Similarly to vector.create_mask, llvm.sufflevector doesn’t accept scalable operands as it is. This operation is generated during the lowering of vector.broadcast/splat operations, and there’s no reason for those not to work with scalable vectors.
I’ve created a small patch that enables that lowering ([mlir][LLVM] Allow scalable vectors in ShuffleVectorOp) and seems to be doing its job, but I see a couple of issues that I believe require a design solution.
For background, this is how the lowering process works for a fixed-length vector.broadcast:
%0 = vector.broadcast %arg0 : f32 to vector<4xf32>
mlir-opt -convert-vector-to-llvm
%0 = splat %arg0 : vector<4xf32>
mlir-opt -convert-std-to-llvm
(notice the array of attributes: [0: i32, 0: i32, 0: i32, 0: i32]
)
%0 = llvm.mlir.undef : vector<4xf32>
%1 = llvm.mlir.constant(0 : i32) : i32
%2 = llvm.insertelement %arg0, %0[%1 : i32] : vector<4xf32>
%3 = llvm.shufflevector %2, %0 [0 : i32, 0 : i32, 0 : i32, 0 : i32] : vector<4xf32>, vector<4xf32>
mlir-translate -mlir-to-llvmir
(notice the array of attributes is translated to zeroinitializer
)
%1 = insertelement <4 x float> undef, float %0, i32 0
%2 = shufflevector <4 x float> %1, <4 x float> undef, <4 x i32> zeroinitializer
For scalable vectors, if I simply allow scalable operands, I get a similar lowering:
%0 = vector.broadcast %arg0 : f32 to vector<[4]xf32>
mlir-opt -convert-vector-to-llvm
(so far, so good)
%0 = splat %arg0 : vector<[4]xf32>
mlir-opt -convert-std-to-llvm
(once again: [0: i32, 0: i32, 0: i32, 0: i32]
)
%0 = llvm.mlir.undef : vector<[4]xf32>
%1 = llvm.mlir.constant(0 : i32) : i32
%2 = llvm.insertelement %arg0, %0[%1 : i32] : vector<[4]xf32>
%3 = llvm.shufflevector %2, %0 [0 : i32, 0 : i32, 0 : i32, 0 : i32] : vector<[4]xf32>, vector<[4]xf32>
That mask vector, applied to scalable vectors, have no meaning. In the scalable case, the number of elements in the operands is a multiple of 4, not necessarily 4, but we’re indexing only 4 elements.
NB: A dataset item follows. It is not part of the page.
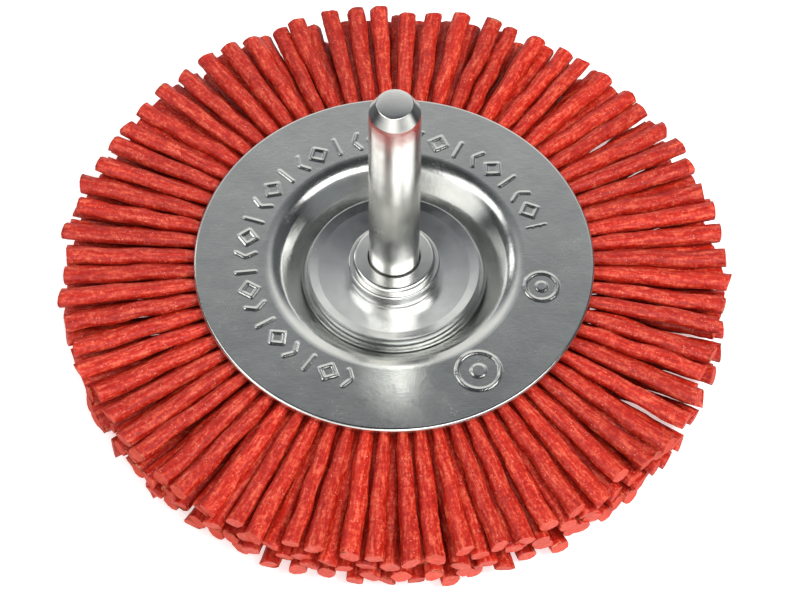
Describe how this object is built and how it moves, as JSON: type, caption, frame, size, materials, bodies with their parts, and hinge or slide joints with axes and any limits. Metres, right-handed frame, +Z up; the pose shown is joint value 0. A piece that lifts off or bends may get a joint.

mlir-translate -mlir-to-llvmir
(because it’s all zeroes, it translates to zeroinitializer
but with a scalable type)
%1 = insertelement <vscale x 4 x float> undef, float %0, i32 0
%2 = shufflevector <vscale x 4 x float> %1, <vscale x 4 x float> undef, <vscale x 4 x i32> zeroinitializer
Here, everything makes sense again according to the LLVM Language Reference Manual:
For scalable vectors, the only valid mask values at present are
zeroinitializer
andundef
, since we cannot write all indices as literals for a vector with a length unknown at compile time.
It all works out because an “all zero” mask gets translated to zeroinitializer
, but, in general, it doesn’t have to.
Left as it is, an assert for the scalable case that checks that mask
is all zeroes would ensure we don’t have invalid shufflevector
ops, but I’d rather find a cleaner solution. The obvious one would be to add a type-less way to express that your index mask is all zeroes, the same way as LLVM IR. But, I don’t know if adding something like that is desirable. Any idea for a more MLIR-esque way to solve this?
Any ideas will be greatly appreciated. Thanks!